===== Records for this task =====
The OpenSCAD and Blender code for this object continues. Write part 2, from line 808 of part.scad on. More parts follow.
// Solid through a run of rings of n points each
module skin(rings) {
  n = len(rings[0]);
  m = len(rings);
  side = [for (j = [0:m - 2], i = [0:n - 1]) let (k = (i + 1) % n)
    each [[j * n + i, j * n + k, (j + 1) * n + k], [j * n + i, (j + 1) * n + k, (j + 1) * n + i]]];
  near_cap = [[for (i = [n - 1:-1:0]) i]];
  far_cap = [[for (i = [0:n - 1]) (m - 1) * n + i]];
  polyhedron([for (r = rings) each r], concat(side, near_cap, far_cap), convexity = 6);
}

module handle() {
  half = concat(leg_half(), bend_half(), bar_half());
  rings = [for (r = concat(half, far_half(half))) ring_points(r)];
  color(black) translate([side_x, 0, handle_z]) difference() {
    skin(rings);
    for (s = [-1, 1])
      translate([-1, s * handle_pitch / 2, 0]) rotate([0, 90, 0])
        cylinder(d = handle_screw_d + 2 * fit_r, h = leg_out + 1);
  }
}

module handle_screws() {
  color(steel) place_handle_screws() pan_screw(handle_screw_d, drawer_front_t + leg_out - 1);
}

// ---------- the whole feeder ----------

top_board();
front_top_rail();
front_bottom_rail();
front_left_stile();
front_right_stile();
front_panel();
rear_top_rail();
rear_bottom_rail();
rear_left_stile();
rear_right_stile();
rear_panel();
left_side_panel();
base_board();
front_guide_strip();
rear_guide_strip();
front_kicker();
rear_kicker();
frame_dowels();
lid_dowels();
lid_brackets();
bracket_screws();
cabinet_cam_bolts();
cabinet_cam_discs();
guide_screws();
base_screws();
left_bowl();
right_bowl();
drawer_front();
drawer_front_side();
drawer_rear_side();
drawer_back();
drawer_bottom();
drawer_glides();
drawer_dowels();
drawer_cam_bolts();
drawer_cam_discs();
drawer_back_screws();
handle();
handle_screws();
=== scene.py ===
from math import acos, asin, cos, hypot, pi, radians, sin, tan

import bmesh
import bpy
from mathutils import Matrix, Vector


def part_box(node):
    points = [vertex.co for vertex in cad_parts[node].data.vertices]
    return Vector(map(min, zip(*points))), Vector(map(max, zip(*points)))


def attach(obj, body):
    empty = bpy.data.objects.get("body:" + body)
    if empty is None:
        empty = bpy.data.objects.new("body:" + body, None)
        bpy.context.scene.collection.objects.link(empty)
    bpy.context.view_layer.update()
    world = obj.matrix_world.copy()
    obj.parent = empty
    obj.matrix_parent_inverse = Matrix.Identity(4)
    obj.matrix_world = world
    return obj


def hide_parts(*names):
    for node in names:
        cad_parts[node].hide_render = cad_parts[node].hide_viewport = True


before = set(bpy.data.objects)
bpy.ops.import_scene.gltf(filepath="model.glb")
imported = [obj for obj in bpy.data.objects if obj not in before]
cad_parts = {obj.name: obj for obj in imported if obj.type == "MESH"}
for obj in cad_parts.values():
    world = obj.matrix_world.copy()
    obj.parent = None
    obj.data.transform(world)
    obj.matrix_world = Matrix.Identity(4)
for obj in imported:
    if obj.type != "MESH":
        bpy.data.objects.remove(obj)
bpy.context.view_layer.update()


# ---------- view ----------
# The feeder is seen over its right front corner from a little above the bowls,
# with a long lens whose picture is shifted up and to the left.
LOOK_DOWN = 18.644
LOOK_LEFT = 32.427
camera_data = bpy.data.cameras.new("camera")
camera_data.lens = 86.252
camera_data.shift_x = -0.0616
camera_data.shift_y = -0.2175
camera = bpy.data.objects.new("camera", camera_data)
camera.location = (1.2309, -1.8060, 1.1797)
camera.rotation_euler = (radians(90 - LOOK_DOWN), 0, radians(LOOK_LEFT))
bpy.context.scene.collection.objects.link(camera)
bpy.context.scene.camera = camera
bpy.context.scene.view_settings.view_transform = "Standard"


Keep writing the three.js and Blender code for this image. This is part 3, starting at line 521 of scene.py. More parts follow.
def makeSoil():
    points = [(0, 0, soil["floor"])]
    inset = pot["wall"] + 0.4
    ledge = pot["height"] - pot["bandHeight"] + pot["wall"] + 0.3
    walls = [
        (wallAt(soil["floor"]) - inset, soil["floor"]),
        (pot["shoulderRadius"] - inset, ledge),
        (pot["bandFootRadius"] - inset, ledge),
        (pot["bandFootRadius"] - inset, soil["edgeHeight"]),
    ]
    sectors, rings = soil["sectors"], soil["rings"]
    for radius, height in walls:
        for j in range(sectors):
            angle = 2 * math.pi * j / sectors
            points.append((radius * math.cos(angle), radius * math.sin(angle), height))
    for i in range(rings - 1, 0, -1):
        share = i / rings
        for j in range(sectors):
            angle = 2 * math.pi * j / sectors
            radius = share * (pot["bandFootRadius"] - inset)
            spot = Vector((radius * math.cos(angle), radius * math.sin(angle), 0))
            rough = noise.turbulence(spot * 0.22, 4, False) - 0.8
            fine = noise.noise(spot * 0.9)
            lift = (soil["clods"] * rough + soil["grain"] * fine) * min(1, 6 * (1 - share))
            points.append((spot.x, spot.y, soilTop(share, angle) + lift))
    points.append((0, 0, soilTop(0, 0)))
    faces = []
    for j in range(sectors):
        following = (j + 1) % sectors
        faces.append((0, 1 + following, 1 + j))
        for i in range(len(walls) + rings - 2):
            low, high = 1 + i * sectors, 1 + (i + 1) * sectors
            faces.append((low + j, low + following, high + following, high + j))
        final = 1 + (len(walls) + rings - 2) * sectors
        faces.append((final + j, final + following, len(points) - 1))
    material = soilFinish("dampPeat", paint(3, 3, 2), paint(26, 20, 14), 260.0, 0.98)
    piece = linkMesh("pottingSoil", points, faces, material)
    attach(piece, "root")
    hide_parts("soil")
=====
===== Records for this task =====
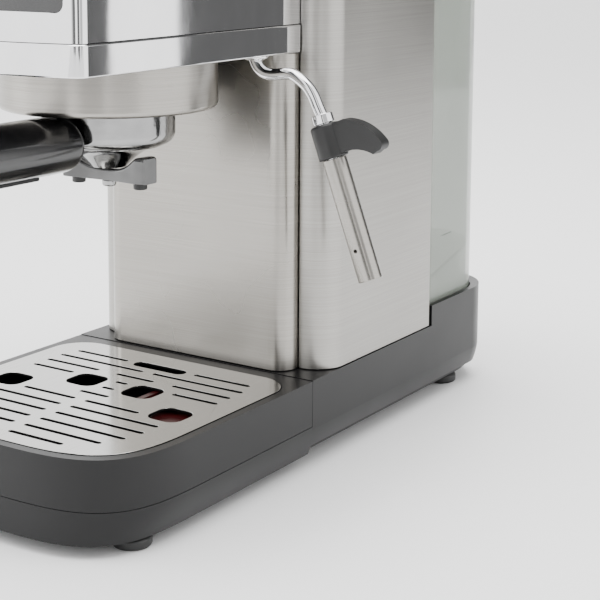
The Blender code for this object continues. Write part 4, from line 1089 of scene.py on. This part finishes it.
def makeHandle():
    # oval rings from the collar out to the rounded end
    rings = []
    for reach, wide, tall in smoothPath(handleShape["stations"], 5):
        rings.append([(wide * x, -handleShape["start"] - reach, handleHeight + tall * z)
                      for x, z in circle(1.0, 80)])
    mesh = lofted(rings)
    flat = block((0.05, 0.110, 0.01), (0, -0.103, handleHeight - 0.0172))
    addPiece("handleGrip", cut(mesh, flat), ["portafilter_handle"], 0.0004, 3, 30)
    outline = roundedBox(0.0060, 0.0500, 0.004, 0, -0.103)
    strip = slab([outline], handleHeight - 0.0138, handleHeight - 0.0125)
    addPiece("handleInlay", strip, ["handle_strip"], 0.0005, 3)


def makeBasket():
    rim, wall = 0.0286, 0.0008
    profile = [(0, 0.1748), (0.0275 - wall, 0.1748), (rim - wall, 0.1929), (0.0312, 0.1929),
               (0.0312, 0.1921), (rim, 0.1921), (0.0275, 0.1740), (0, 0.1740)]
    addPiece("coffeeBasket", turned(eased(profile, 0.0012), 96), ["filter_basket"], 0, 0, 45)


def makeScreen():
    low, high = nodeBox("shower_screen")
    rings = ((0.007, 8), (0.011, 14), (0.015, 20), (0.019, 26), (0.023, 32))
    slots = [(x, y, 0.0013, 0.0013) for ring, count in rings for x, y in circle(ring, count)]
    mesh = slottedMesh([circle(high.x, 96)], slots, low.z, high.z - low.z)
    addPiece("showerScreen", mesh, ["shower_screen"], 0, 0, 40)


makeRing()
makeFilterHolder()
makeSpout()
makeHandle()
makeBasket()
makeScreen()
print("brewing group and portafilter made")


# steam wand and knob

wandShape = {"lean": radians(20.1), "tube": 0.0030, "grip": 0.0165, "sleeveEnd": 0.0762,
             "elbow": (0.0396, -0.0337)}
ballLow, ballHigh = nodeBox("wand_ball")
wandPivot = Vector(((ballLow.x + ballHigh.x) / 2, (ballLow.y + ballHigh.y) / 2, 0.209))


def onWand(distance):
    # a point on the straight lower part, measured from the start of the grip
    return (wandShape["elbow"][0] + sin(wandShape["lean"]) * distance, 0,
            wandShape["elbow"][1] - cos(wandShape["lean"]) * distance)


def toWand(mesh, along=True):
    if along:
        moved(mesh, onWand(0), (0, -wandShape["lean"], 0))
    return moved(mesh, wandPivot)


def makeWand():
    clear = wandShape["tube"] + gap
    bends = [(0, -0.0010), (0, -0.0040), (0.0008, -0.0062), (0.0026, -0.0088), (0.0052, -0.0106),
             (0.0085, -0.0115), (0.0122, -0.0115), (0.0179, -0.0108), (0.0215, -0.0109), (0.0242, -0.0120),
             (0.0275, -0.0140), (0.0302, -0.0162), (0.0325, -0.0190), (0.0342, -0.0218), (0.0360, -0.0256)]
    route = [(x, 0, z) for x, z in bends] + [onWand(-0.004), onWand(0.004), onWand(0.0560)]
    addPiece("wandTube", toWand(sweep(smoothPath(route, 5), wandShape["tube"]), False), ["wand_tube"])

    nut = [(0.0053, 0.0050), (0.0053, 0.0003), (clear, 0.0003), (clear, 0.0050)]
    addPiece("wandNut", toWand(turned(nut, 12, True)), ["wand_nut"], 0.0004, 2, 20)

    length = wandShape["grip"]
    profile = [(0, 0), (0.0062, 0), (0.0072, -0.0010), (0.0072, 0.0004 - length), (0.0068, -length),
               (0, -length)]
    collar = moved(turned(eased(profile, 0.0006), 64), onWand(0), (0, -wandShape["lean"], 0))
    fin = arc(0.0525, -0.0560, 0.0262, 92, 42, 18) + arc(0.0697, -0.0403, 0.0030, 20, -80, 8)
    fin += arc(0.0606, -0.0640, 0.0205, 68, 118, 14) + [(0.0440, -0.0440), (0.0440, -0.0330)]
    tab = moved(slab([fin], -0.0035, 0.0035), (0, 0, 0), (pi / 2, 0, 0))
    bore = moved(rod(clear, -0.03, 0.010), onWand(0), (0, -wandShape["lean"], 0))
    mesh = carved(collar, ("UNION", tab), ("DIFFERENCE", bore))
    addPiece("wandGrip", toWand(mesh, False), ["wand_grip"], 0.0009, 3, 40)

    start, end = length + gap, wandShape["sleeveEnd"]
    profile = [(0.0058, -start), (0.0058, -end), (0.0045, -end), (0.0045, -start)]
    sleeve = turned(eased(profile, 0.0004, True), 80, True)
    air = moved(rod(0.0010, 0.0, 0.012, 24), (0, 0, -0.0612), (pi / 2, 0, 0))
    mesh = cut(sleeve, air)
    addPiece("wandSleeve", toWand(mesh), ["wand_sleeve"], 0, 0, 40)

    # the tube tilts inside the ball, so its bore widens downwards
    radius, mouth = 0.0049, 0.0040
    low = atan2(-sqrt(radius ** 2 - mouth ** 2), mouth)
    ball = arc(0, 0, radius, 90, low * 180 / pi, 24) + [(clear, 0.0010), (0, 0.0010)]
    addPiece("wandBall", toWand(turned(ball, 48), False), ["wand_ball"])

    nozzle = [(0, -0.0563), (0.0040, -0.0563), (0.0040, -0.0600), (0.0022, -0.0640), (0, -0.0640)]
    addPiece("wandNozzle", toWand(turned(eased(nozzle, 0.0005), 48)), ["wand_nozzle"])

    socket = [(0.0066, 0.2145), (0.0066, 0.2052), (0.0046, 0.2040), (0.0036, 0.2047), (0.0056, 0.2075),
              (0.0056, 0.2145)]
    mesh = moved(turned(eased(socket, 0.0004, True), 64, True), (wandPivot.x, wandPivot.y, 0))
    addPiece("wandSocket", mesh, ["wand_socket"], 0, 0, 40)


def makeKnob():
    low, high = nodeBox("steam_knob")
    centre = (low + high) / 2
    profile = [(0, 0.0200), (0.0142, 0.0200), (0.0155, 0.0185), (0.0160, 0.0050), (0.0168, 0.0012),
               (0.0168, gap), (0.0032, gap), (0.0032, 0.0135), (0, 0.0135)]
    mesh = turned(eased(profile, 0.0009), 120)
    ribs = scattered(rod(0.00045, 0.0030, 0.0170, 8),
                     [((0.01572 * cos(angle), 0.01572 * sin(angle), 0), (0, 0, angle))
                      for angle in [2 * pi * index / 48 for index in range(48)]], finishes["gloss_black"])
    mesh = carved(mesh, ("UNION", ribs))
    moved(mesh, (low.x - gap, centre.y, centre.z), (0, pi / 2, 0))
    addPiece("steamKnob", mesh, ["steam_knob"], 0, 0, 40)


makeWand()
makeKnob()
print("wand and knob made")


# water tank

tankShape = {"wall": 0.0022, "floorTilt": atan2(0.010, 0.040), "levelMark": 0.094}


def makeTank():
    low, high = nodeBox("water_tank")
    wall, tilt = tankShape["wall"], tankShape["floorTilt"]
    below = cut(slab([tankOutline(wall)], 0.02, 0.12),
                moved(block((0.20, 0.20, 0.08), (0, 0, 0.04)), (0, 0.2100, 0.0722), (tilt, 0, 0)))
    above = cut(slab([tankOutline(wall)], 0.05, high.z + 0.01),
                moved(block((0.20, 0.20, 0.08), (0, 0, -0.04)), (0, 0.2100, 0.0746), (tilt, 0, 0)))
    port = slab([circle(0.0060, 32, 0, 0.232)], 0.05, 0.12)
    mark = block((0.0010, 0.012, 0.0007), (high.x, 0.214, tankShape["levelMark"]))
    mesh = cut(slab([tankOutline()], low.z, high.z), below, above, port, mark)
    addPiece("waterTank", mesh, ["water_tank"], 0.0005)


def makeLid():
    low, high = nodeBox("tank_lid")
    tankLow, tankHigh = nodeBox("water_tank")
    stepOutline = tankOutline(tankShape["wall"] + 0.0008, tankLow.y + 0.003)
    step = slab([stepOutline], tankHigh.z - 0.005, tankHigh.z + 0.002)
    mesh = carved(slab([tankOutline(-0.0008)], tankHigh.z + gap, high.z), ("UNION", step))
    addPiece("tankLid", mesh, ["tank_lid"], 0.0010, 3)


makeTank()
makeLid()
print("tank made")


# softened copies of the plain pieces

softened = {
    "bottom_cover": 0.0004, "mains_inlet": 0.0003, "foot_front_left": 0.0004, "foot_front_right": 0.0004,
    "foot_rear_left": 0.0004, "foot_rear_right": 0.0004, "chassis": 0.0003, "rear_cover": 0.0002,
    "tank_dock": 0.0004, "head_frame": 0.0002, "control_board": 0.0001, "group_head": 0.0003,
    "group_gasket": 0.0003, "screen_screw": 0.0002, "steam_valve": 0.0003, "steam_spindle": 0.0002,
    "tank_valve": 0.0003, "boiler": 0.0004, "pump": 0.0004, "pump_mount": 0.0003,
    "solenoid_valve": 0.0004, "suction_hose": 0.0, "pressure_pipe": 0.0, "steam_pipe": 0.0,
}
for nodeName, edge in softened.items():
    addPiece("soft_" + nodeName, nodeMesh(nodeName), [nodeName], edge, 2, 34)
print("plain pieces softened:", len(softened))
=====
▶ Do this:
From the line containing "---------- the whole" down to the line containing "imported = [obj" in the material above, reproduce every line exactly, including the two end lines.

▶ Solution for this exercise:
// ---------- the whole feeder ----------

top_board();
front_top_rail();
front_bottom_rail();
front_left_stile();
front_right_stile();
front_panel();
rear_top_rail();
rear_bottom_rail();
rear_left_stile();
rear_right_stile();
rear_panel();
left_side_panel();
base_board();
front_guide_strip();
rear_guide_strip();
front_kicker();
rear_kicker();
frame_dowels();
lid_dowels();
lid_brackets();
bracket_screws();
cabinet_cam_bolts();
cabinet_cam_discs();
guide_screws();
base_screws();
left_bowl();
right_bowl();
drawer_front();
drawer_front_side();
drawer_rear_side();
drawer_back();
drawer_bottom();
drawer_glides();
drawer_dowels();
drawer_cam_bolts();
drawer_cam_discs();
drawer_back_screws();
handle();
handle_screws();
=== scene.py ===
from math import acos, asin, cos, hypot, pi, radians, sin, tan

import bmesh
import bpy
from mathutils import Matrix, Vector


def part_box(node):
    points = [vertex.co for vertex in cad_parts[node].data.vertices]
    return Vector(map(min, zip(*points))), Vector(map(max, zip(*points)))


def attach(obj, body):
    empty = bpy.data.objects.get("body:" + body)
    if empty is None:
        empty = bpy.data.objects.new("body:" + body, None)
        bpy.context.scene.collection.objects.link(empty)
    bpy.context.view_layer.update()
    world = obj.matrix_world.copy()
    obj.parent = empty
    obj.matrix_parent_inverse = Matrix.Identity(4)
    obj.matrix_world = world
    return obj


def hide_parts(*names):
    for node in names:
        cad_parts[node].hide_render = cad_parts[node].hide_viewport = True


before = set(bpy.data.objects)
bpy.ops.import_scene.gltf(filepath="model.glb")
imported = [obj for obj in bpy.data.objects if obj not in before]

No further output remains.